Pierwsze 3 punkty w III lidze

Poloniści po raz pierwszy w tym sezonie poznali smak zwycięstwa. Dziś „Czarne Koszule” pokonały Pelikana Łowicz 1:0. 

W pierwszej połowie już w 5 minucie z urazem głowy opuścił Piotr Tyburski. W 8 minucie Michał Steć główką uderzał nad bramką golkipera gości. W 28 minucie postraszył zza pola karnego Jan Dźwigała. W 36 minucie drugi debiutant Krystian Pieczara zza pola karnego trafił prosto w ręce bramkarza Pelikana. W ostatniej minucie pierwszej połowy piłkę za linię obrońców otrzymał Marcina Stańczyk, ale nie zdołał oszukać bramkarza rywali.

W drugich 45 minutach mieliśmy więcej szczęścia. Chwilę po rozpoczęciu w polu karnym faulowany był Mateusz Gliński. Rzut karny pewnie wykorzystał Stańczyk. W 55 minucie ładną akcję przeprowadzili poloniści, klepką zagrali Grzegorz Arłukowicz ze Stańczykiem, a na bramkę uderzył Steć. W 80 minucie w polu karnym pięknie dryblował Marcin Kruczyk, ale jego podanie nie dotarło do żadnego z polonistów. W 84 minucie znów niecelnie z dystansu uderzył Dźwigała.

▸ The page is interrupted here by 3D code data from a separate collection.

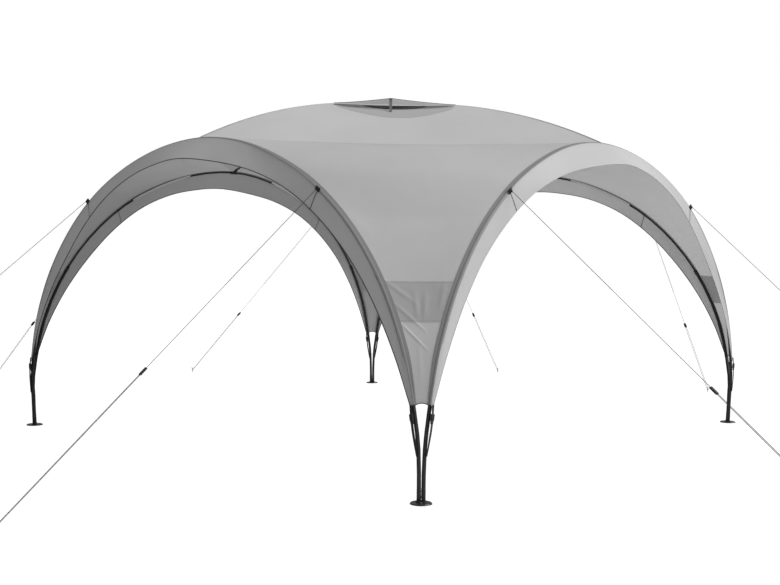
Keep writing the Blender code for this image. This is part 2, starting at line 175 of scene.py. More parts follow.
def finish_node(name, material):
    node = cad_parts[name]
    node.data.materials.clear()
    node.data.materials.append(material)


for side_name in SIDES:
    finish_node("arch_pole_" + side_name, powder_black)
    finish_node("apex_tee_" + side_name, tee_black)
    for hand_name in HANDS:
        finish_node(f"leg_{side_name}_{hand_name}", powder_black)
finish_node("ridge_pole_front_back", powder_black)
finish_node("ridge_pole_left_right", powder_black)


# Pole joints
# Where an arch pole plugs into its leg, the leg has a swaged collar with a spring button. The
# pole's last hand's breadth carries a wider sleeve at the foot, pressed over the tube.
HALF = 1.75
LEG_PITCH = 0.0222
LEG_TOP = 1.095
LEG_RADIUS = 0.0105
ARCH = [
    (HALF - LEG_PITCH / sqrt(2), 0.0, 0.0),
    (1.738, 0.006, 0.180),
    (1.731, 0.016, 0.360),
    (1.654, 0.020, 0.708),
    (1.504, 0.014, 1.032),
    (1.285, 0.003, 1.315),
    (1.012, -0.008, 1.544),
    (0.694, -0.022, 1.710),
    (0.355, -0.041, 1.817),
    (0.0, -0.054, 1.856),
]
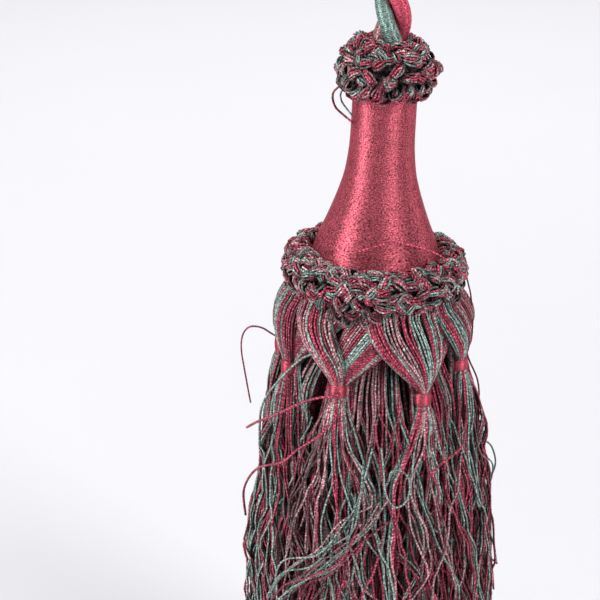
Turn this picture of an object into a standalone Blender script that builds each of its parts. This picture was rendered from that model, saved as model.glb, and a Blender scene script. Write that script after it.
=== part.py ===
"""Curtain tieback tassel: a laid rope with a seized eye, a satin-wound head between two looped
ruffs, crossed hanks of yarn bound at their necks, and a cut-yarn skirt.

Sizes in the tables are millimetres. The origin is the point where a hook carries the rope's eye.
Azimuths are degrees from the front (-Y) towards +X. Heights in the tables are measured from the
centre of the lower ruff, along +Z.
"""

import math
import random

import bmesh
import bpy
from mathutils import Vector

MM = 0.001
OBJECT_NAME = "curtain_tieback_tassel"
PIECE_GAP = 0.3  # between touching pieces
WINDING_GAP = PIECE_GAP + 0.1  # between a winding and what it goes round
CURVE_STEPS = 40  # between two knots of a smooth route

RUFF_LEVEL = -188.0  # centre of the lower ruff below the hook
LEAN = math.radians(2.4)  # of the head and both ruffs, top towards +X
LEVEL_AGAIN = -36.0  # height below which the hanks hang level again

# Head: a turned mould wound in satin thread. Rows run down its outer side.
HEAD_TOP = 72.8
HEAD_SIDES = 28
HEAD_PROFILE = (  # (radius, height)
    (0.0, HEAD_TOP),
    (8.0, HEAD_TOP),
    (10.6, 72.0),
    (11.4, 69.0),
    (11.5, 56.0),
    (11.7, 46.5),
    (12.8, 37.0),
    (14.3, 31.0),
    (16.3, 24.8),
    (18.9, 17.8),
    (21.6, 11.3),
    (23.4, 5.0),
    (24.1, -2.0),
    (23.8, -8.2),
    (0.0, -8.2),
)

# Rope: three plies laid in an S lay round one route.
ROPE_PITCH = 48.0
PLY_RADIUS = 2.8
PLY_ORBIT = 3.7  # from the rope's centreline to a ply's
ROPE_RADIUS = PLY_RADIUS + PLY_ORBIT
PLY_POINTS = 62
FRONT_ALONG = 13.1  # along the rope to where the green ply is foremost
PLIES = (  # (name, phase in degrees, colour)
    ("green", 0.0, (0.20, 0.33, 0.29)),
    ("crimson", 120.0, (0.44, 0.06, 0.10)),
    ("mixed", 240.0, (0.28, 0.17, 0.17)),
)
EYE_HALF = 6.9  # from the eye's middle line to each rope at its throat
ROPE_ROUTE = (  # (x, z below or above the hook), from the head's top round the eye to its end
    (3.14, -113.2),
    (4.5, -102.5),
    (5.15, -92.5),
    (5.3, -83.0),
    (EYE_HALF, -74.0),
    (7.9, -66.0),
    (14.0, -52.0),
    (22.5, -36.0),
    (25.2, -19.0),
    (18.2, -1.5),
    (0.0, ROPE_RADIUS + 0.2),
    (-18.2, -1.5),
    (-25.2, -19.0),
    (-22.5, -36.0),
    (-14.0, -52.0),
    (-7.9, -66.0),
    (-EYE_HALF, -74.0),
    (-EYE_HALF, -80.0),
)
SEIZING_MIDDLE = -75.5
SEIZING_HEIGHT = 12.0
SEIZING_THICK = 1.5
SEIZING_STEPS = 8  # round each of its two ends
SEIZING_SECTION = (  # (share of the thickness, share of the height)
    (0.0, -0.5),
    (0.7, -0.5),
    (1.0, -0.3),
    (1.0, 0.3),
    (0.7, 0.5),
    (0.0, 0.5),
)

# Ruffs: rings of looped yarn. A row is a point of the ring's section; loop is how far its
# loops stand up there.
TOP_RUFF_LEVEL = 76.0
TOP_RUFF_LOOPS = 17
TOP_RUFF_SECTION = (  # (radius, height, loop)
    (11.9, -9.0, 0.0),
    (14.6, -9.8, 1.0),
    (17.1, -6.8, 1.6),
    (18.0, -3.2, 1.8),
    (18.2, 0.8, 1.8),
    (17.4, 4.6, 1.8),
    (15.2, 8.0, 1.8),
    (11.6, 9.6, 1.6),
    (9.0, 9.0, 0.8),
    (7.7, 6.5, 0.0),
    (7.7, -2.6, 0.0),
    (11.9, -2.6, 0.0),
)
LOW_RUFF_LOOPS = 34
LOW_RUFF_SECTION = (  # (radius, height, loop)
    (25.0, -5.5, 0.0),
    (27.4, -7.9, 0.8),
    (30.4, -7.2, 1.3),
    (32.6, -4.4, 1.5),
    (33.4, -0.8, 1.5),
    (32.9, 3.0, 1.5),
    (31.0, 6.2, 1.5),
    (28.4, 8.0, 1.1),
    (26.0, 7.4, 0.5),
    (25.0, 4.0, 0.0),
)
LOOP_UNEVEN = 0.35

# Hanks: eight bundles, each fanned under the lower ruff and bound at its neck.
HANKS = (  # (azimuth of the neck, height of the neck)
    (-98.0, -33.0),
    (-66.5, -33.8),
    (-24.0, -35.5),
    (29.5, -39.3),
    (65.0, -31.8),
    (110.0, -35.5),
    (156.0, -37.0),
    (207.0, -34.5),
)
HANK_RIGHT_SHARE = 0.2  # of the way to the next neck that a hank's fan reaches past its own
HANK_SIDES = 12
HANK_SECTIONS = (  # (height, radius, share of the fan's full spread, half width, half depth)
    (-9.0, 30.2, 1.00, 0.0, 1.8),
    (-13.5, 32.5, 0.97, 0.0, 3.1),
    (-20.0, 33.9, 0.76, 0.4, 3.5),
    (-26.0, 34.3, 0.46, 1.4, 3.4),
    (-31.5, 34.2, 0.17, 2.0, 2.6),
    (-34.4, 34.0, 0.00, 2.3, 2.1),
    (-40.6, 34.1, 0.00, 2.3, 2.1),
    (-44.0, 35.0, 0.00, 4.8, 3.0),
    (-50.0, 36.2, 0.00, 7.6, 3.9),
)
NECK_HEIGHT = -37.5  # of the hank whose sections the table gives
FAN_FILL = 0.94  # share of the room beside its neighbours that a fan takes
BINDING_HEIGHT = 4.7
BINDING_THICK = 0.7
BINDING_SECTION = (  # (share of the thickness, share of the height)
    (0.0, -0.5),
    (0.6, -0.5),
    (1.0, 0.0),
    (0.6, 0.5),
    (0.0, 0.5),
)
NECK_HALF = (2.3, 2.1)  # half width and half depth of a hank inside its binding
FAN_TOP = HANK_SECTIONS[0][0]
NECK_RADIUS = 34.05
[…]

W końcówce szansę miał Filip Kowalczyk, ale po pięknym dryblingu wybiegł za linię końcową.

31.08.2014
Polonia Warszawa – Pelikan Łowicz 1:0 (0:0)
bramka: Marcin Stańczyk 46 (k)

Polonia: Michał Brudnicki – Piotr Tyburski (5. Mateusz Gliński), Grzegorz Wojdyga, Wojciech Szymanek, Dawid Klepczyński – Michał Steć (67. Filip Kowalczyk), Jan Dźwigała, Rafał Kosiec, Grzegorz Arłukowicz Ż (88. Piotr Augustyniak) – Krystian Pieczara, Marcin Stańczyk (81. Marcin Kruczyk Ż Cz ’90)

Źródło: własne

Author: Kwikster

Barwy moro, ciemny kaptur, Kwik to dziwny bywa stwór, o swej Polonii marzy dzień i noc i w Gwiezdnych Wojen wierzy moc [wierszyk z czasów ogólniaka... niezmiennie na czasie ;)]

4 thoughts on “Pierwsze 3 punkty w III lidze

  1. Co za mecz… tęsknię za IV ligą – atmosferą na stadionie, frekwencją, emocjami sportowymi i wszystkimi inicjatywami wokół meczów na k6 – co ze strefą małego kibica!? Będzie jeszcze kiedyś? Co z transmisjami!? I gdzie jest trener?

  2. To jest taki klincz między WP i MKS. Pierwsi chcą ciągnąć żałosne korzyści, małe pieniążki z miasta i drobnych interesików na koszulkach etc. , a drudzy boją się startu od B-Klasy (nie wiem dlaczego).
    A ja mówię że nie ma innej opcji i niech mi jeden z drugim debil nie pisze „kolego Bydgoszcz” – mieszkam w Warszawie i tu się urodziłem. Grałem w Polonii, a mój dziadek i ojciec jej kibicowali.